Experts warn us to acknowledge the pandemic while planning spring break
LEXINGTON, Ky. (WKYT) -Many across the US head out for spring break this time of year, but experts urge us not to let our guard down as the COVID-19 pandemic continues.
Good news for people looking to get some sun, a Lexington emergency physician says travel can be done safely.
Wild parties and packed beaches are things many of us associate with spring break.
“Going against a lot of the epidemiologic practices that we want to do to prevent the spread of COVID-19,” says emergency physician Dr. Ryan Stanton.
Dr. Stanton says there may be fewer restrictions now compared to spring break last year, but he urges us to remember we’re still in the midst of a pandemic.
Dr. Stanton says travel can be done safely. He says to avoid crowded places like bars or packed restaurants. He explains the problem isn’t just about the virus spreading between spring breakers, but party-goers heading home and bringing COVID with them.

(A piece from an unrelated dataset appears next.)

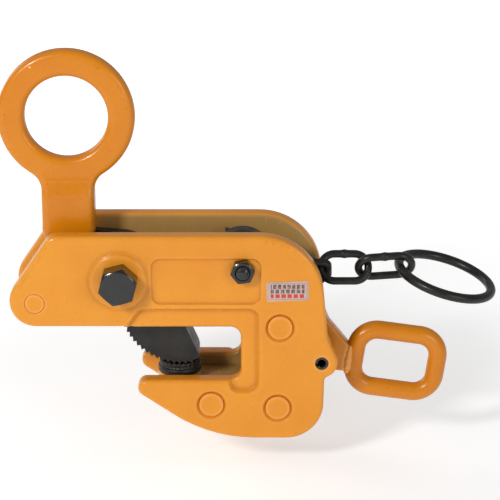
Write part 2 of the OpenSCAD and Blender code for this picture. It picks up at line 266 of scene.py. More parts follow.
def skin(rings, closed=False):
    """Surface through rings of points, with its ends closed, or joined to each other."""
    rings = np.asarray(rings, float)
    m, n = rings.shape[:2]
    faces = []
    for i in range(m if closed else m - 1):
        a = i * n
        b = (i + 1) % m * n
        faces += [(a + k, a + (k + 1) % n, b + (k + 1) % n, b + k) for k in range(n)]
    points = rings.reshape(-1, 3)
    if not closed:
        points = np.vstack((points, rings[0].mean(0), rings[-1].mean(0)))
        last = (m - 1) * n
        faces += [(m * n, (k + 1) % n, k) for k in range(n)]
        faces += [(m * n + 1, last + k, last + (k + 1) % n) for k in range(n)]
    return points, faces


def joined(*shapes):
    points = []
    faces = []
    count = 0
    for p, f in shapes:
        points.append(p)
        faces += [tuple(v + count for v in face) for face in f]
        count += len(p)
    return np.vstack(points), faces


def moved(shape, matrix):
    points, faces = shape
    m = np.array(matrix)
    return points @ m[:3, :3].T + m[:3, 3], faces


def mirrored(shape):
    """The same shape on the other side of the mid-plane."""
    points, faces = shape
    return points * (1, -1, 1), faces


def both_sides(shape):
    """A shape together with its mirror image."""
    return joined(shape, mirrored(shape))


def ring_at(at, radius, y, count):
    """Circle of points about an axis along Y."""
    a = np.arange(count) * TAU / count
    x = at[0] + radius * np.cos(a)
    z = at[1] + radius * np.sin(a)
    return np.column_stack((x, np.broadcast_to(y, count), z))


def pin(at, d, y0, y1, edge, count=48):
    """Round pin along Y with softened ends."""
    core = 0.1 * d
    side = rounded([(core, y0, 0), (d / 2, y0, edge), (d / 2, y1, edge), (core, y1, 0)], step=20, hold=0.4,
                   closed=False)
    radii = np.linspace(core, side[1][0], 5)[:-1]
    profile = [(r, y0) for r in radii] + list(side[1:-1]) + [(r, y1) for r in radii[::-1]]
    return skin([ring_at(at, r, y, count) for r, y in profile])


def tube(at, od, bore, y0, y1, edge=0.4, count=64):
    """Ring or sleeve along Y with softened edges."""
    corners = [(bore / 2, y0, edge), (od / 2, y0, edge), (od / 2, y1, edge), (bore / 2, y1, edge)]
    profile = rounded(corners, step=22, hold=0.4)
    return skin([ring_at(at, r, y, count) for r, y in profile], closed=True)


def lathe(x, rows, count):
    """Round body about an upright axis at x, from rows (radius, height) that may vary round it."""
    a = np.arange(count) * TAU / count
    return skin([np.column_stack((x + r * np.cos(a), r * np.sin(a), np.broadcast_to(z, count)))
                 for r, z in rows])


def hexagon(at, flats, y0, y1, turn, bore=0, chamfer=0.93):
    """Hexagon head or nut from its chamfered face y0 to y1, with a corner at angle turn.

    The chamfer is the round face's share of the flats. A bore makes a nut, chamfered on both faces.
    """
    way = 1 if y1 > y0 else -1
    corner_r = flats / 2 / math.cos(math.pi / 6)
    corners = [(corner_r * math.cos(a), corner_r * math.sin(a), 0.045 * flats)
               for a in (math.radians(turn + 60 * k) for k in range(6))]
    rim = dense(rounded(corners, step=15), flats / 14)
    size = np.hypot(rim[:, 0], rim[:, 1])
    way_out = rim / size[:, None]
    face_r = flats / 2 * chamfer
    inner_r = bore / 2 + 0.5 if bore else 0.3 * face_r
    bevel = 0.12

    def level(radius, drop, y, sign):
        x, z = (way_out * np.broadcast_to(radius, len(rim))[:, None]).T
        return np.column_stack((at[0] + x, y + sign * np.broadcast_to(drop, len(rim)), at[1] + z))

    def face(y, sign, slope):
        rows = [level(inner_r + (face_r - inner_r) * share, 0, y, sign) for share in (0, 0.5, 0.9, 1)]
        for share in (0.06, 0.35, 0.65, 0.93):
            r = face_r + (size - face_r) * share
            rows.append(level(r, (r - face_r) * slope, y, sign))
        drop = (size - face_r) * slope
        rows.append(level(size - bevel, drop, y, sign))
        rows.append(level(size, drop + bevel, y, sign))
        rows.append(level(size, drop + 0.4, y, sign))
        return rows

    rows = face(y0, way, 0.55) + face(y1, -way, 0.55 if bore else 0.1)[::-1]
    if bore:
        rows.append(level(bore / 2, 0.5, y1, -way))
        rows.append(level(bore / 2, 0.5, y0, way))
    return skin(rows, closed=bore > 0)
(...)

“You may be lower risk yourself but those around you, those you may have contact with, especially older family members may not be so lucky and so what we don’t want to see is a family outbreak for one week of having fun,” Dr. Stanton says.
Monday during his daily briefing, Governor Andy Beshear warned Kentuckians to be responsible while traveling.
“Parents, if you’re going to take school-aged children on spring break, don’t do anything there that you wouldn’t do here,” the Governor says.
If families don’t follow protocols, the Governor recommends virtual schooling after returning.
We do have some weapons in the form of vaccinations. Dr. Stanton says many who are high risk have already had the shot, and we’ll only see that percentage go up. Still, he explains the vaccine takes weeks to become effective, meaning we shouldn’t let our guard down just yet.
“This time last year we were just heading into the tunnel and we didn’t know where it was gonna go, we didn’t know how much we had left. At least now we are on the backside and we are seeing that light with the vaccines available and the numbers trending down, and we want to continue that,” Dr. Stanton says.
Dr. Stanton says hopefully next year’s spring break will be more “normal” but he hopes we’ll keep some of the hygiene and safety measures we’ve become accustomed to. He says they’ve decreased flu and RSV cases, saving many lives.